### What is being asked
Reproduce only the lines from the one containing "[(0, DC_RELIEF_END), (DC_RELIEF_R1" through the one containing "for node in", exactly as written and with both ends included.

### Supplied material
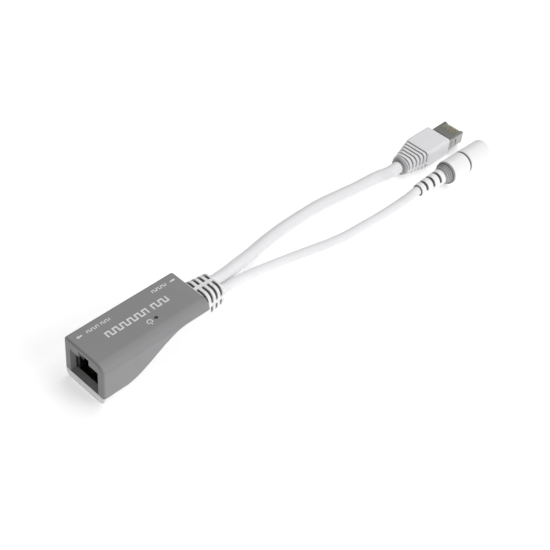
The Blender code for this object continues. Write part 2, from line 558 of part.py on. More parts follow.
BODY_TOP = PLUG_TOP - SHIELD_T - 0.2
plug_body = box("plug_body", (-5.6, -21.4, SHIELD_Z0 + SHIELD_T + 0.2), (5.6, 0.0, BODY_TOP), CLEAR, plug)
bevel(plug_body, 0.2, 1)
BLADE_PITCH = 1.016
boolean(plug_body, box("blade_well", (-4.15, -4.9, BODY_TOP - 3.9), (4.15, -1.1, BODY_TOP - 2.9), parent=plug, cutter=True))
for i in range(8):
    x = (i - 3.5) * BLADE_PITCH
    boolean(plug_body, box(f"blade_slot_{i}", (x - 0.33, -4.9, BODY_TOP - 3.7), (x + 0.33, 1.0, BODY_TOP + 1), parent=plug, cutter=True))

# eight gold blades joined by a thin bar in the well underneath
contacts = box("plug_contacts", (-3.95, -4.7, BODY_TOP - 3.7), (3.95, -3.9, BODY_TOP - 3.1), GOLD, plug)
for i in range(8):
    x = (i - 3.5) * BLADE_PITCH
    boolean(contacts, box(f"blade_{i}", (x - 0.15, -4.7, BODY_TOP - 3.4), (x + 0.15, -0.55, BODY_TOP - 0.35), parent=plug, cutter=True), "UNION")

# latch lever under the plug, rooted at the nose, free end inside the boot's notch
LATCH_Y, LATCH_Z = -0.9, 1.6
latch_axis = bpy.data.objects.new("plug_latch_axis", None)
latch_axis.parent = plug
latch_axis.location = (0, LATCH_Y * MM, LATCH_Z * MM)
parts.objects.link(latch_axis)
lever = [(0.75, 0.45), (0.75, -0.45), (0.1, -0.62), (-5.5, -1.05), (-13.8, -1.42), (-13.8, -0.72), (-5.5, -0.3), (-1.6, 0.45)]
plug_latch = outline_solid("plug_latch", lever, -1.55, 1.55, "YZ", CLEAR, latch_axis)
boolean(plug_latch, box("latch_shoulder", (-3.0, -6.6, -1.12), (3.0, -5.2, -0.35), parent=latch_axis, cutter=True), "UNION")

# ---------------------------------------------------------------- in-line DC socket
socket = frame_at("dc_frame", DC_X, DC_Y, DC_Z, DC_YAW)
RING = 0.47
turned("dc_front_shell", [(DC_R - 0.5, DC_FRONT), (DC_R, DC_FRONT - 0.5), (DC_R, RING + 0.25), (DC_R - 0.25, RING), (4.75, RING), (4.75, DC_FRONT)],
       WHITE, socket, steps=40)
turned("dc_rear_shell", [(DC_R - 0.2, -RING), (DC_R, -RING - 0.2), (DC_R, DC_REAR + 0.3), (DC_R - 0.3, DC_REAR), (4.75, DC_REAR), (4.75, -RING)],
       WHITE, socket, steps=40)
BORE_R, BORE_BASE = 3.35, 5.4
dc_core = turned("dc_core", [(0, BORE_BASE), (BORE_R, BORE_BASE), (BORE_R, DC_FRONT - 0.5), (4.4, DC_FRONT - 0.5), (4.4, 0.28), (5.5, 0.28), (5.5, -0.28),
                             (4.4, -0.28), (4.4, DC_REAR - 0.35), (5.65, DC_REAR - 0.35), (5.65, DC_REAR - 1.1), (5.0, DC_REAR - 1.3), (4.2, -16.9), (2.45, -16.9),
                             (2.45, -13.2), (0, -13.2)],
                 CORE_GREY, socket, steps=40)
boolean(dc_core, box("core_spring_slot", (-1.0, BORE_BASE, 2.4), (1.0, 14.4, 4.05), parent=socket, cutter=True))
dc_sleeve = turned("dc_sleeve", [(2.85, BORE_BASE + 0.3), (2.85, 14.6), (3.1, 14.6), (3.1, BORE_BASE + 0.3)], STEEL, socket, steps=28)
boolean(dc_sleeve, box("sleeve_slot", (-0.9, BORE_BASE + 1.6, 2.0), (0.9, 18.0, 4.0), parent=socket, cutter=True))
turned("dc_pin", [(0, 14.4), (0.55, 14.3), (1.0, 13.7), (1.0, BORE_BASE + 1.2), (1.7, BORE_BASE + 1.0), (1.7, BORE_BASE + 0.3), (0, BORE_BASE + 0.3)],
       BRASS, socket, steps=20)
leaf_axis = bpy.data.objects.new("dc_contact_axis", None)
leaf_axis.parent = socket
leaf_axis.location = (0, (BORE_BASE + 2.4) * MM, 3.45 * MM)
parts.objects.link(leaf_axis)
outline_solid("dc_spring_contact", [(-0.35, 0.2), (-0.35, -0.2), (0.4, -0.2), (3.6, -0.8), (5.4, -0.35), (5.4, 0.0), (3.6, -0.45), (0.4, 0.2)],
              -0.6, 0.6, "YZ", STEEL, leaf_axis)

dc_relief = turned("dc_relief", [(0, DC_RELIEF_END), (DC_RELIEF_R1 - 0.35, DC_RELIEF_END), (DC_RELIEF_R1, DC_RELIEF_END + 0.35),
                                 (DC_RELIEF_R0, -17.2), (2.15, -17.2), (2.15, -13.5), (0, -13.5)], SOFT_WHITE, socket, steps=32)
relief_cut = box("dc_relief_slots", (-8, -20.7 - 0.8, -8), (8, -20.7 + 0.8, 8), parent=socket, cutter=True)
array = relief_cut.modifiers.new("Array", "ARRAY")
array.count = 3
array.use_relative_offset = False
array.use_constant_offset = True
array.constant_offset_displace = (0, -4.7 * MM, 0)
boolean(relief_cut, cylinder("dc_relief_core", (0, 0), 2.25, -36, -15, "Y", parent=socket, cutter=True))
boolean(relief_cut, box("dc_relief_bridge", (-9, -36, -1.3), (9, -15, 0.1), parent=socket, cutter=True))
boolean(dc_relief, relief_cut)
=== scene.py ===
"""Looks for the in-line power injector: detailed skins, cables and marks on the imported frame."""
import math

import bmesh
import bpy
import numpy as np
from mathutils import Matrix, Vector


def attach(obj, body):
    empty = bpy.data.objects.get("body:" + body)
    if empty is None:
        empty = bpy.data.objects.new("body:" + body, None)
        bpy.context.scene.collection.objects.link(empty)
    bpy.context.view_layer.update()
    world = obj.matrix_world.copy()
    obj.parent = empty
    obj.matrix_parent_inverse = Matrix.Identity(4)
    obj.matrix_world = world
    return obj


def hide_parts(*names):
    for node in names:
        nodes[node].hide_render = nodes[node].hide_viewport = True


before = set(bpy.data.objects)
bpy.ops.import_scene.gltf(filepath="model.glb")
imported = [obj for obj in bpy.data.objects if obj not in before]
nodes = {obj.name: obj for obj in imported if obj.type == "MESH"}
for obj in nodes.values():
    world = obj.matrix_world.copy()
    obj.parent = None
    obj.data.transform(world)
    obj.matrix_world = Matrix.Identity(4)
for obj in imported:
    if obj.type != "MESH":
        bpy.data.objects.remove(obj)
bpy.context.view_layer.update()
BODY = "injector"
MM = 0.001

# ------------------------------------------------------------------ camera
right, up, back = Vector((0.70943, 0.70094, 0.07341)), Vector((-0.52201, 0.45261, 0.72294)), Vector((0.47351, -0.55120, 0.68700))
cam_data = bpy.data.cameras.new("camera")
cam_data.lens, cam_data.sensor_width = 80.37, 36.0
cam_data.clip_start, cam_data.clip_end = 0.02, 20.0
cam = bpy.data.objects.new("camera", cam_data)
bpy.context.scene.collection.objects.link(cam)
cam.matrix_world = Matrix((
    (right.x, up.x, back.x, 0.26335),
    (right.y, up.y, back.y, -0.22573),
    (right.z, up.z, back.z, 0.37809),
    (0, 0, 0, 1)))
bpy.context.scene.camera = cam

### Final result
dc_relief = turned("dc_relief", [(0, DC_RELIEF_END), (DC_RELIEF_R1 - 0.35, DC_RELIEF_END), (DC_RELIEF_R1, DC_RELIEF_END + 0.35),
                                 (DC_RELIEF_R0, -17.2), (2.15, -17.2), (2.15, -13.5), (0, -13.5)], SOFT_WHITE, socket, steps=32)
relief_cut = box("dc_relief_slots", (-8, -20.7 - 0.8, -8), (8, -20.7 + 0.8, 8), parent=socket, cutter=True)
array = relief_cut.modifiers.new("Array", "ARRAY")
array.count = 3
array.use_relative_offset = False
array.use_constant_offset = True
array.constant_offset_displace = (0, -4.7 * MM, 0)
boolean(relief_cut, cylinder("dc_relief_core", (0, 0), 2.25, -36, -15, "Y", parent=socket, cutter=True))
boolean(relief_cut, box("dc_relief_bridge", (-9, -36, -1.3), (9, -15, 0.1), parent=socket, cutter=True))
boolean(dc_relief, relief_cut)
=== scene.py ===
"""Looks for the in-line power injector: detailed skins, cables and marks on the imported frame."""
import math

import bmesh
import bpy
import numpy as np
from mathutils import Matrix, Vector


def attach(obj, body):
    empty = bpy.data.objects.get("body:" + body)
    if empty is None:
        empty = bpy.data.objects.new("body:" + body, None)
        bpy.context.scene.collection.objects.link(empty)
    bpy.context.view_layer.update()
    world = obj.matrix_world.copy()
    obj.parent = empty
    obj.matrix_parent_inverse = Matrix.Identity(4)
    obj.matrix_world = world
    return obj


def hide_parts(*names):
    for node in names:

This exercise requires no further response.